Ingredients considered as colouring food: 

tomato concentrate, coffee, cocoa, spinach, spirulina, safflower, etc.

Colouring foods are foods or food ingredients which retain their essential characteristics. They can be used in their raw state or processed form by concentrating, cooking, drying or milling.
The colour pigments are not selectively extracted from the original food. 

Benefits of using ‘from natural origin colouring foods’ are that you don’t need to declare any E-numbers.

The downside of using these foods to obtain colours is that they do come with a taste, which may or may not suit your creation.
Colouring foods don’t tend to keep the colour for prolonged times when exposed to air and light. For products where a long shelf life is needed, like chocolate bonbons, for example, that is a problem.

The cost tends to be higher, as well.

Synthetic food colourings

Synthetic food colours are chemically synthesised from aniline and have nothing to do with natural food sources.

Synthetic food colours have the brightest colours by far.
When you see a bright red or green cake, assume there is a lot of synthetic food colouring in there.

Most synthetic food colourings are “AZO colours” and contain an “N=N group” (double nitrogen binding) as part of their structure. In chemistry, this N=N group is called an AZO group. AZO groups do not occur naturally; they are always synthetic. 

AZO colours are brighter, more stable, more resistant to light & air and less expensive than non-AZO colours. 

The European regulations stipulate strict maximum allowed dosages of AZO-colourings in food products and requires the declaration of E numbers on the label.

From natural origin food colourings

“From natural origin” food colourings are made from an extraction of a vegetable, animal or mineral source. 

These food colours come from natural origin, and thus they don’t contain the AZO group. They are more sensitive to light & heat and are more expensive than synthetic colours. 

Examples: Curcumine (E100), carmine (E120), iron oxides (E172), etc. 

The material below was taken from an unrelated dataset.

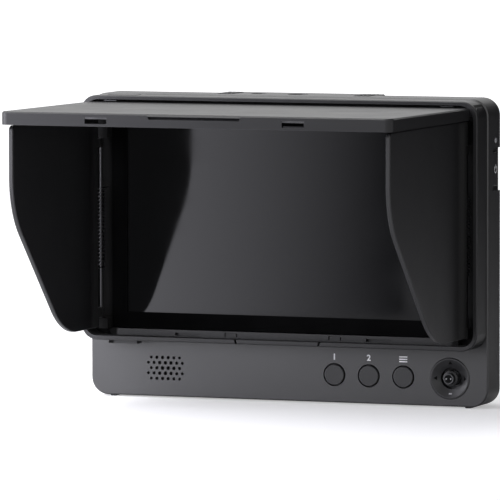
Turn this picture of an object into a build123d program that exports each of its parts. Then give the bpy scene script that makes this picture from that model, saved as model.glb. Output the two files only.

Non-AZO colours are less bright than AZO colours, but a higher dose can be used before going over the legal threshold when compared to AZO colours.
I prefer the non-AZO colours as they have a more natural look to them.

Southampton colours

A  study published by the University of Southampton shows that the following six synthetic colours (5 AZO and 1 non-AZO) increase hyperactive behaviour in children.

Sunset yellowE110
Quinoline yellowE104
Allura redE129
Ponceau 4RE124

When using Southampton colours, European legislation requires you to mention the following on the label of your final product: 

“May have an adverse effect on activity and attention in children”.


I believe that in the current consumers climate; when it comes to products that will be consumed it’s advised to opt for NON-AZO and “From natural origin colouring foods” to colour our products and reserve the synthetic colours as much as possible for the creation of  chocolate showpieces and other artworks that are unlikely to be consumed.
It’s not a great thing to have to write “May have an adverse effect on activity and attention in children” on your label.

The amount of AZO colours you can use in your products before going over the legal allowance is small, much smaller than many people think. IBC Belgium has as great to App. You can download that can help you calculate your recipes to see if you are within the allowed parameters.

At the moment the legislators tend to be more lenient with artisans, but this will change, and we will have to comply.

*The legal information provided is merely indicative and cannot be considered legally binding to Redmond Fine Foods.